Why Feeling Heard Matters in Relationships

Feeling heard is one of the most powerful experiences in any relationship.

When people feel genuinely listened to, they are more likely to feel safe, understood, and valued. This often softens defensiveness and makes it easier to navigate difficult conversations.

When listening is replaced with arguing, correcting, or dismissing, the opposite tends to happen. Conversations escalate, misunderstandings increase, and emotional distance can grow.

In many relationships, conflict isn’t only about the issue being discussed — it’s about whether each person feels understood.


Common Listening Habits That Get in the Way

Even well-intentioned people sometimes fall into habits that block true listening.

Some of the most common include:

Interrupting

Cutting in with your perspective before the other person has finished speaking.

Jumping straight to problem-solving

Offering advice or solutions when the other person may simply want to feel heard.

Minimising feelings

Responding with phrases like “It’s not that big of a deal” or “You’re overthinking it.”

Redirecting the conversation

Turning the focus back to your own experience rather than staying with the other person’s perspective.

These patterns are often unintentional, but they can still leave people feeling dismissed.


Ways to Listen So Your Partner Feels Heard

Learning to listen differently doesn’t require complicated techniques.
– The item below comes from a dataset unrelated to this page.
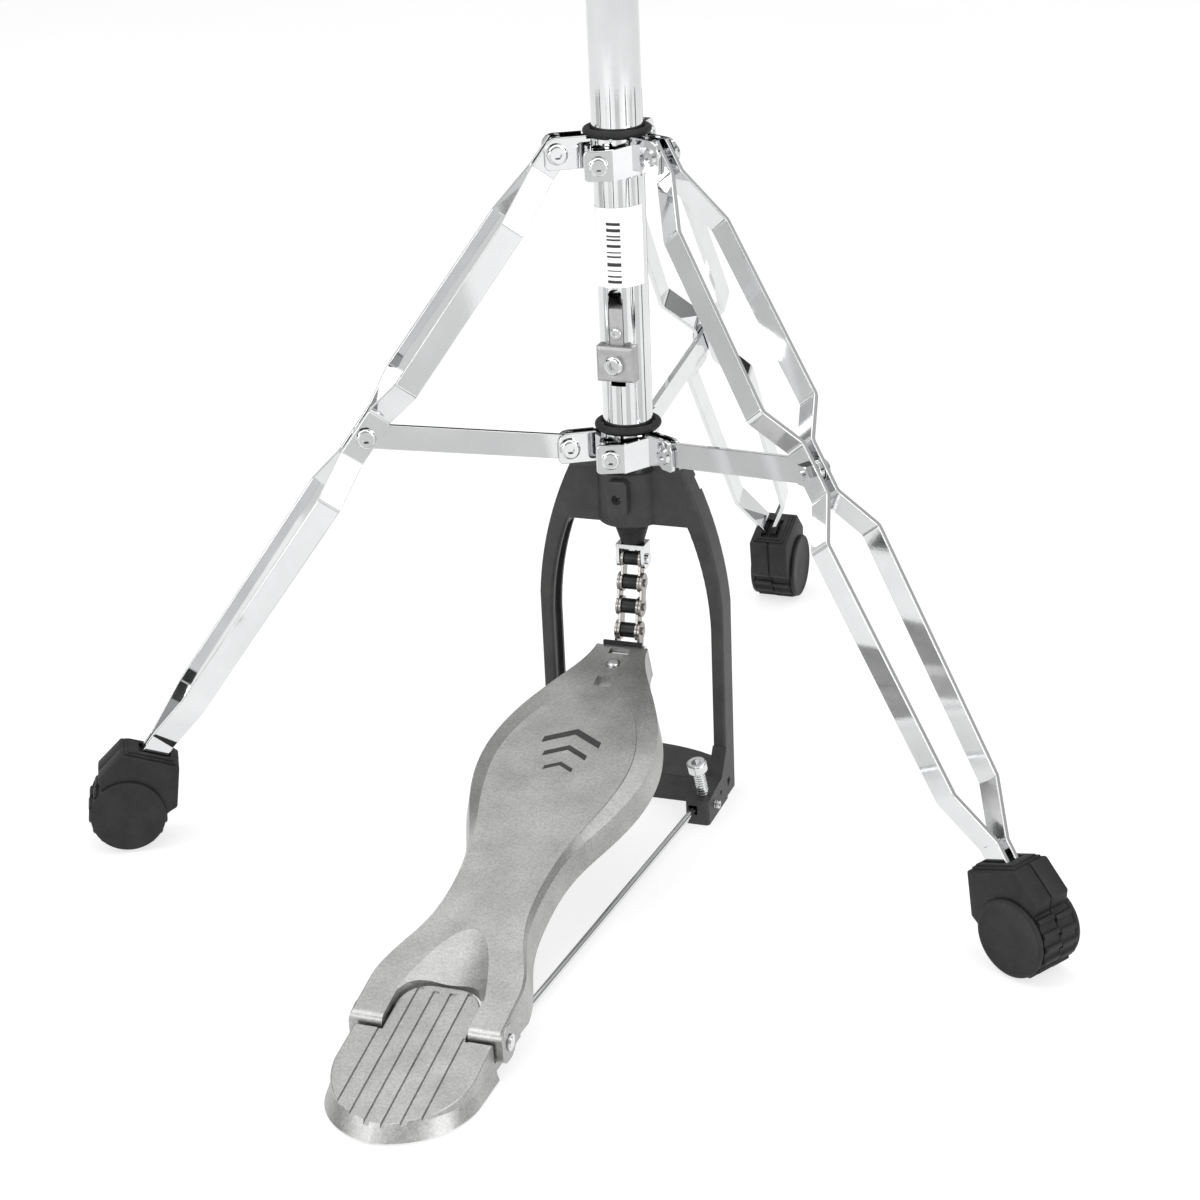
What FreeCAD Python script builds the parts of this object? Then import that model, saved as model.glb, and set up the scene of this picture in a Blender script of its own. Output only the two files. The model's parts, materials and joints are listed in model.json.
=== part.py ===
import FreeCAD, Part
import math
import os

# Hi-hat stand with a three-leg double-braced base, millimetres, +Z up.
# The origin is on the floor under the centre of the stand tube.
# The pedal lies along -Y, the legs stand at 90, 210 and 330 degrees about +Z.

V = FreeCAD.Vector
PARTS = "parts"

# stand tube
TUBE_R = 12.7
TUBE_BORE = 11.2
TUBE_FOOT = 155.0
TUBE_TOP = 515.0

# leg linkage, radius from the axis and height
LEG_AZ = {"back": 90.0, "left": 210.0, "right": 330.0}
HINGE_R = 31.1
UPPER_Z = 344.4
LOWER_Z = 193.2
ELBOW_R = 133.7
ELBOW_Z = 209.3
BAR_W = 12.7
STRAP_T = 2.5
STRUT_T = 3.0
PINCH_U = 3.05

# rubber foot
WHEEL_R = 20.4
WHEEL_POS_R = 271.5
FOOT_HALF = 14.0

# pedal
HINGE_Y = -283.0
HINGE_Z = 14.5
PIN_R = 2.5
NOSE_Y = -22.0
TOP_SLOPE = 0.247
TOP_Z0 = 24.0
TOP_Y0 = -284.0
SKIRT = 15.0

# roller chain, half inch pitch
PITCH = 12.7
YOKE_Z = 129.0
CHAIN_LEAN = 15.0
ROLLER_R = 3.96
ROLLER_HALF = 3.9
PLATE_T = 1.4
PLATE_R = 5.2

# tension block, its carrier and the slot of the tube
SLOT_LOW = 226.0
BLOCK_LOW = 229.3
BLOCK_TOP = 247.5
CLAMP_Z = 238.4
STOP_SCREW_Z = 253.4
CARRIER_LOW = 231.5

# rods and the parts above the base
ROD_R = 3.0
ROD_TOP = 965.0
UPPER_R = 9.55
UPPER_BOTTOM = 450.0
UPPER_END = 760.0


def save(shape, name):
    shape.exportStep(PARTS + "/" + name + ".step")


def group(shapes):
    return Part.makeCompound(shapes)


def cyl(r, z0, z1, x=0.0, y=0.0):
    return Part.makeCylinder(r, z1 - z0, V(x, y, z0))


def rod(p, q, r):
    a = V(*p)
    d = V(*q) - a
    return Part.makeCylinder(r, d.Length, a, d)


def box(x0, x1, y0, y1, z0, z1):
    return Part.makeBox(x1 - x0, y1 - y0, z1 - z0, V(x0, y0, z0))


def turn(shape, deg, axis=V(0, 0, 1), about=V(0, 0, 0)):
    s = shape.copy()
    s.rotate(about, axis, deg)
    return s


def shift(shape, x=0.0, y=0.0, z=0.0):
    s = shape.copy()
    s.translate(V(x, y, z))
    return s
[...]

Often, small shifts can make a meaningful difference.

Give your full attention

Put down distractions and focus on the person speaking. Your presence communicates respect and care.

Pause before responding

Taking a brief pause can help prevent reactive or defensive responses.

Reflect what you hear

Repeating or summarising what you heard shows you are trying to understand.

For example:“It sounds like you felt really left out when that happened.”

Stay curious

Instead of assuming you understand, ask open questions such as:“Can you tell me more about what that felt like for you?”

Resist the urge to fix immediately

Often people simply want to feel heard before discussing solutions.


Free Resource

When we feel truly heard, everything changes.

Relationships grow stronger when couples learn how to listen with curiosity instead of defensiveness. When conversations feel safe, understanding deepens and conflict softens.

That’s why we’ve created a simple, practical communication tool you can start using straight away.

Download your free guide and begin creating calmer, more connected conversations today.


A Simple Practice for Couples

If you would like to practise listening differently together, try this simple exercise:

  1. One partner speaks for two minutes about something important to them.

  2. The other partner listens without interrupting.

  3. When they finish, the listener briefly reflects what they heard.

  4. Then switch roles.

Many couples notice that conversations feel calmer and more connected when the goal shifts from responding quickly to understanding each other more deeply.

Listening without ego isn’t passive — it’s an active and courageous practice.

When we focus on understanding rather than defending ourselves, conversations become calmer, trust deepens, and relationships grow stronger.


Healthy communication begins not with what we say, but with how we listen.